Abstract

Two and a half centuries since the birth of Hegel give reason to try to understand why he, like other great philosophers irrelevant of how many centuries ago they were born, should not be forgotten. The first part of the article deals with the content of the central and most difficult part of Hegel’s Science of logic — the doctrine of essence. This particular work illustrates that its creator successfully passed between the Scylla of realism, which insists on the immediacy of knowledge, and the Charybdis of constructivism, which advocates its mediation. Hegel curbs the claims of mediation and immediacy to exclusivity revealing their concrete identity.

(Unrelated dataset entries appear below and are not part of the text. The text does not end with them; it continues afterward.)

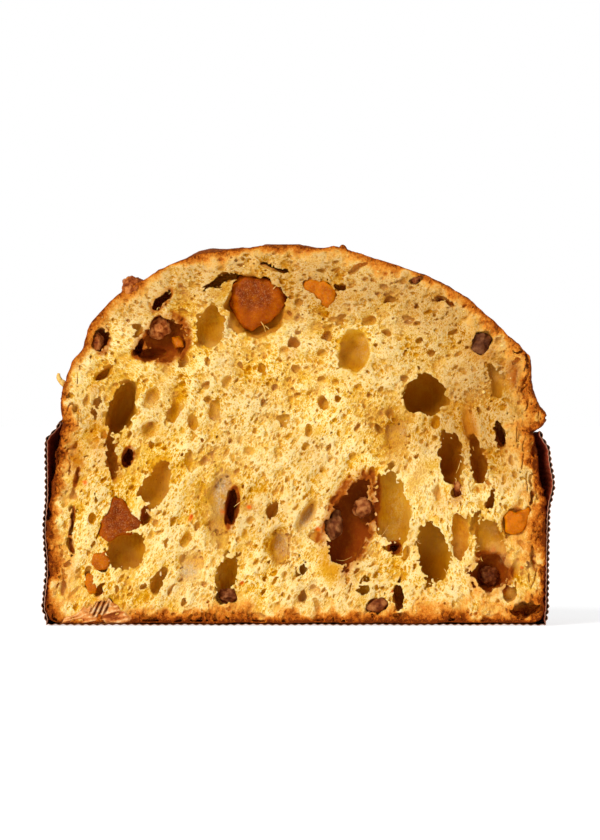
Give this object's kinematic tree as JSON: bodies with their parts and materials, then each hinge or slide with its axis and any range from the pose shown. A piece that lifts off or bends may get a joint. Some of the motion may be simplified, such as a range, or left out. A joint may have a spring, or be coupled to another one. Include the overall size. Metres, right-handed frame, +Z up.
{
  "type": "half panettone in its paper case",
  "caption": "Half of a low panettone, cut from top to bottom and standing in its ridged paper baking case, with an open, uneven crumb, raisins and candied fruit.",
  "frame": {"origin": "middle of the whole thing's footprint, on the surface that the paper case stands on", "axes": "+Z up, +X to the right along the cut face as it is looked at, +Y from the cut face back into the loaf; the cut face looks along -Y"},
  "size_m": [0.1616, 0.0802, 0.1203],
  "materials": {
    "crumb": "soft, open, yellow crumb with a browned crust",
    "case_paper": "matt brown corrugated paper",
    "candied_fruit": "translucent amber fruit with a sugary skin",
    "raisin": "wrinkled, satin, dark brown"
  },
  "bodies": {
    "root": {"loaf": "crumb", "paper_case": "case_paper", "candied_fruit_1": "candied_fruit", "candied_fruit_2": "candied_fruit", "candied_fruit_3": "candied_fruit", "candied_fruit_4": "candied_fruit", "candied_fruit_5": "candied_fruit", "candied_fruit_6": "candied_fruit", "candied_fruit_7": "candied_fruit", "raisin_1": "raisin", "raisin_2": "raisin", "raisin_3": "raisin", "raisin_4": "raisin", "raisin_5": "raisin", "raisin_6": "raisin", "raisin_7": "raisin", "raisin_8": "raisin", "raisin_9": "raisin", "raisin_10": "raisin", "raisin_11": "raisin"}
  },
  "joints": []
}
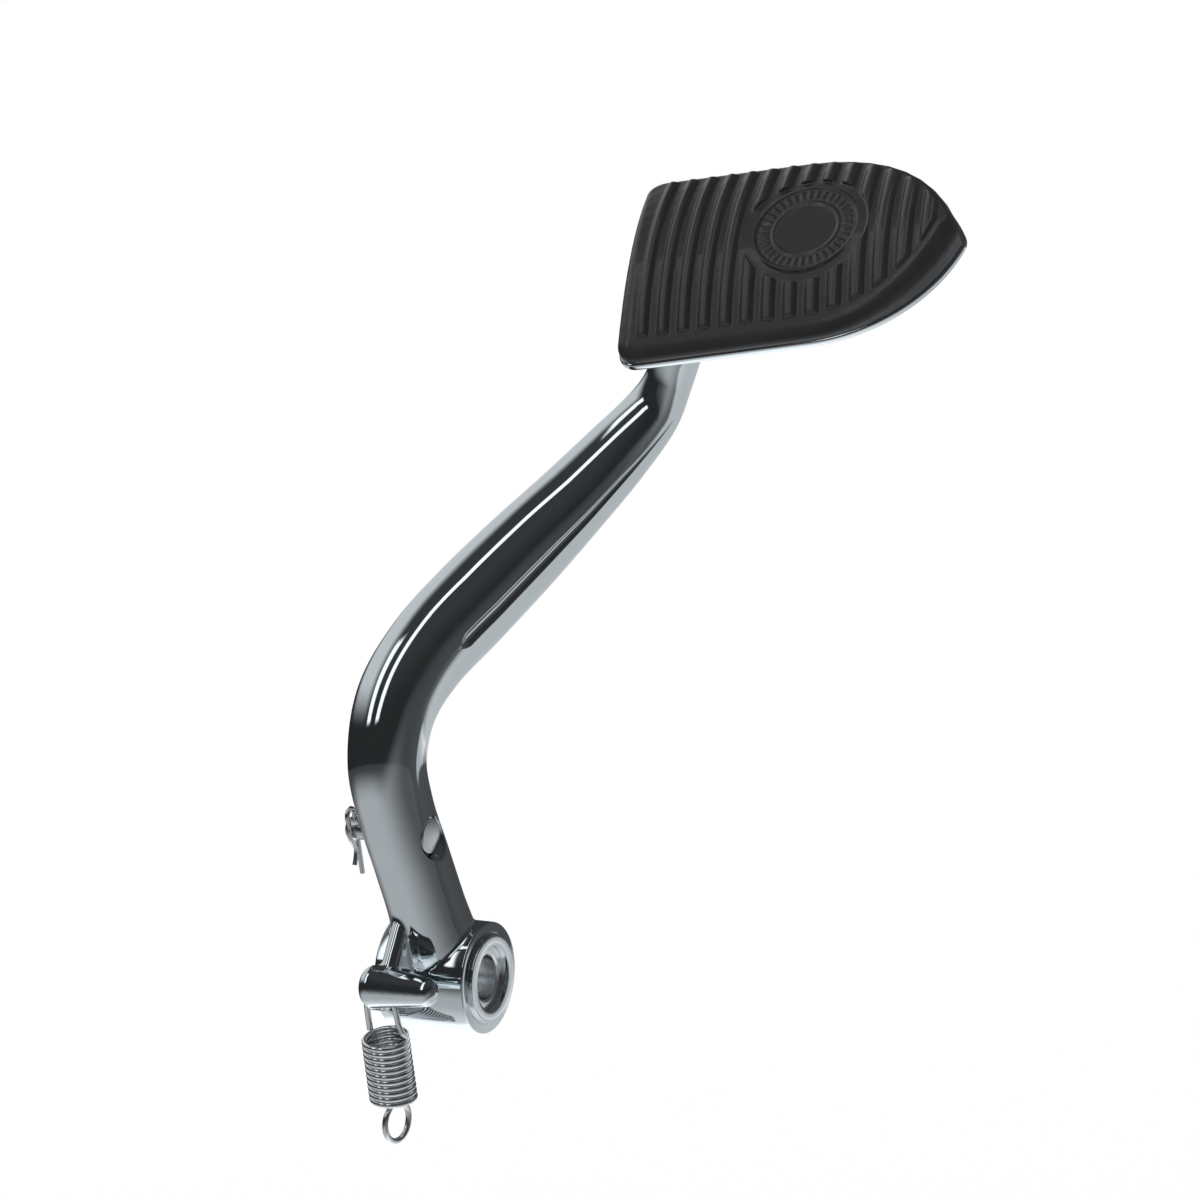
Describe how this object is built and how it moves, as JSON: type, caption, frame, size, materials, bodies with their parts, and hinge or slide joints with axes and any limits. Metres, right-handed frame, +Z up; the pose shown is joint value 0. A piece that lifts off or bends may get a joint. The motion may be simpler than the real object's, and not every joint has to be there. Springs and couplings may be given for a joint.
{
  "type": "rear brake pedal",
  "caption": "Right-hand rear brake pedal: a chromed arm on a bushed pivot hub, with a ribbed rubber foot pad, a rod pin with its clip and a return spring.",
  "frame": {"origin": "on the pivot's axis, halfway along the hub", "axes": "+X along the pivot, away from the motorbike; +Y forward; +Z up, along the lower arm and the hanging spring"},
  "size_m": [0.1274, 0.1906, 0.2167],
  "materials": {
    "chromed_forging": "polished chrome plate",
    "pad_rubber": "satin moulded rubber",
    "bush_steel": "turned",
    "plated_steel": "bright zinc plate",
    "spring_steel": "bright drawn wire"
  },
  "bodies": {
    "pedal": {"pedal_arm": "chromed_forging", "pedal_pad": "pad_rubber", "outer_bush": "bush_steel", "inner_bush": "bush_steel"},
    "rod_pin": {"rod_pin": "plated_steel", "hairpin_clip": "plated_steel"},
    "return_spring": {"return_spring": "spring_steel"}
  },
  "joints": [
    {"name": "rod_pin_turn", "type": "hinge", "parent": "pedal", "child": "rod_pin", "pos_m": [0, -0.0048, 0.0434], "axis": [1, 0, 0], "continuous": true},
    {"name": "spring_swing", "type": "hinge", "parent": "pedal", "child": "return_spring", "pos_m": [-0.0092, -0.0196, 0.0018], "axis": [1, 0, 0], "range_deg": [-65, 2]}
  ]
}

The second part of the article explores the perspective of the theoretical and scientific knowledge of the spirit, discovered by Hegel, which makes it possible to avoid the extremes of historicism and essentialism that prevailed after Hegel in the sciences of the spirit. Historicism dissolves the unified essence of various spiritual phenomena in the flow of history, which it considers a purposeless element of change. Essentialism asserts the existence of this essence, but leaves it undefined. Hegel logically determines what is historical in the existence of the spirit, an what transcends history as its absolute goal. The last part of the article indicates the reason for the obvious underestimation of Hegel’s achievements by figures of modern philosophical culture. The place of the Hegelian system in the historical development of philosophy and its actual significance for modernity as a model of philosophical knowledge of truth, nature and spirit, without which the history of philosophy is not complete and cannot be understood as a whole, is determined.